If you haven’t read Harry Potter and the Chamber of Secrets, you might want to skip this post.
People come up with a lot of analogies for describing what it’s like having intrusive thoughts. My current favourite way of expressing how hard it is to talk about the specifics of them is that it’s sort of like being Dobby while he’s still enslaved to the Malfoys. You’re trying to communicate that Voldemort* and Lucius Malfoy (i.e. the self-destructive part of your brain) have a cunning and dangerous plan afoot, but when Dobby gets as far as Harry Potter’s house to warn him (i.e. you get as far as the doctor’s office to try and tell them what’s in your head), you get distracted by how angry your evil master (Malfoy/brain) is going to be with you for spilling the beans. Then you spend half an hour telling the psychiatrist, “Dobby will have to punish himself most grievously for coming to see you, sir. Dobby will have to shut his ears in the oven door for this,” or sitting in silence punctuated by occasional exclamations of “Bad Dobby! Bad Dobby!”

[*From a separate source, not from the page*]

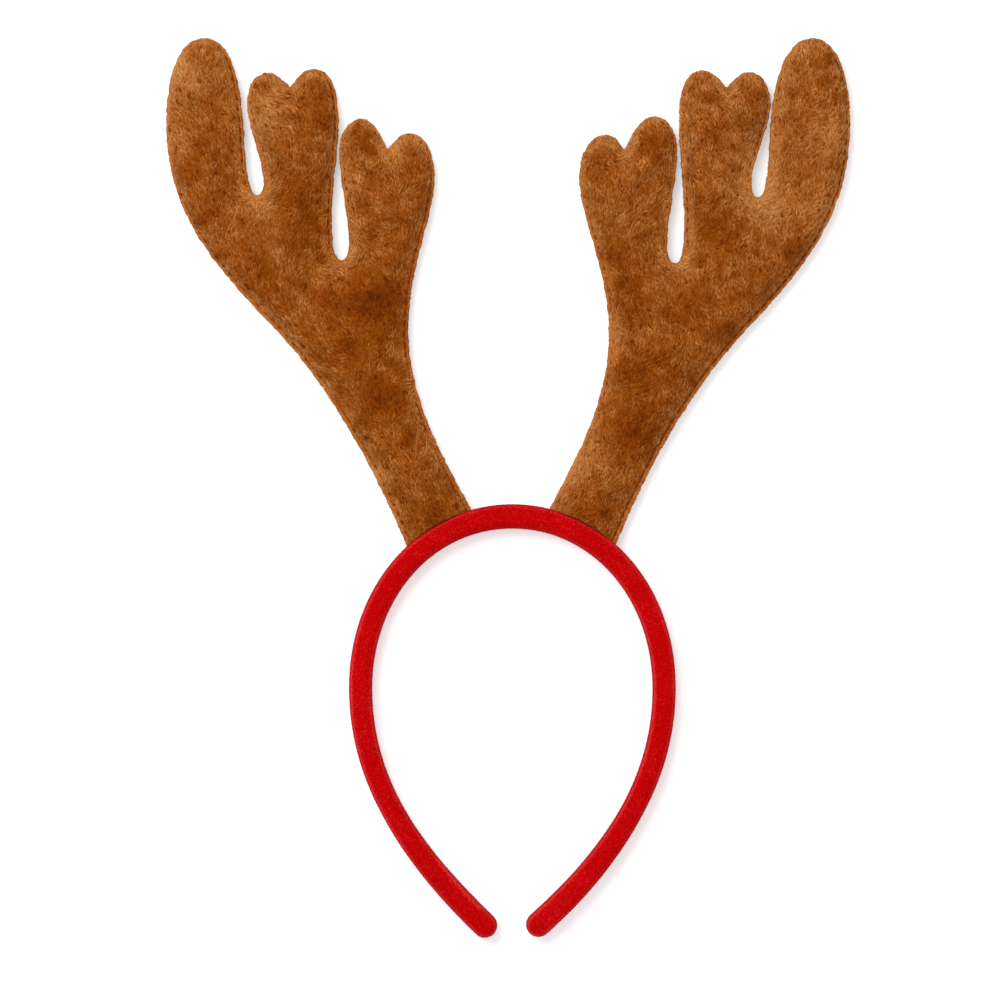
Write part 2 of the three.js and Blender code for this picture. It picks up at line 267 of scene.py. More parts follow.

Fellow fans will remember that Dobby is freed when Harry tricks Lucius Malfoy into accidentally giving him a gross sock that got covered in slime somewhere along his (Harry’s) journey into and out of the Chamber of Secrets. A very literal-minded friend did offer to find me a mouldering sock from her teenage son’s room, so it’s possible you can over-stretch an analogy. But it does kind of work, because people who’ve “recovered” (whatever that means, and it’s a lot more open to debate than you might think) tell me that it’s less about not having the thoughts than about breaking the link between thinking and acting. Just like the newly sock-equipped Dobby can still hear Malfoy shouting, but he doesn’t have to do what he says any more. See? Perfect.
* Incidentally, I’m often tempted to respond to professionals’ over-reliance on euphemisms with, “Always use the proper name for things. Fear of a name only increases the fear of the thing itself,” but I feel like the kind of psychiatrist/nurse who constantly talks crap probably isn’t a Dumbledore fan anyway.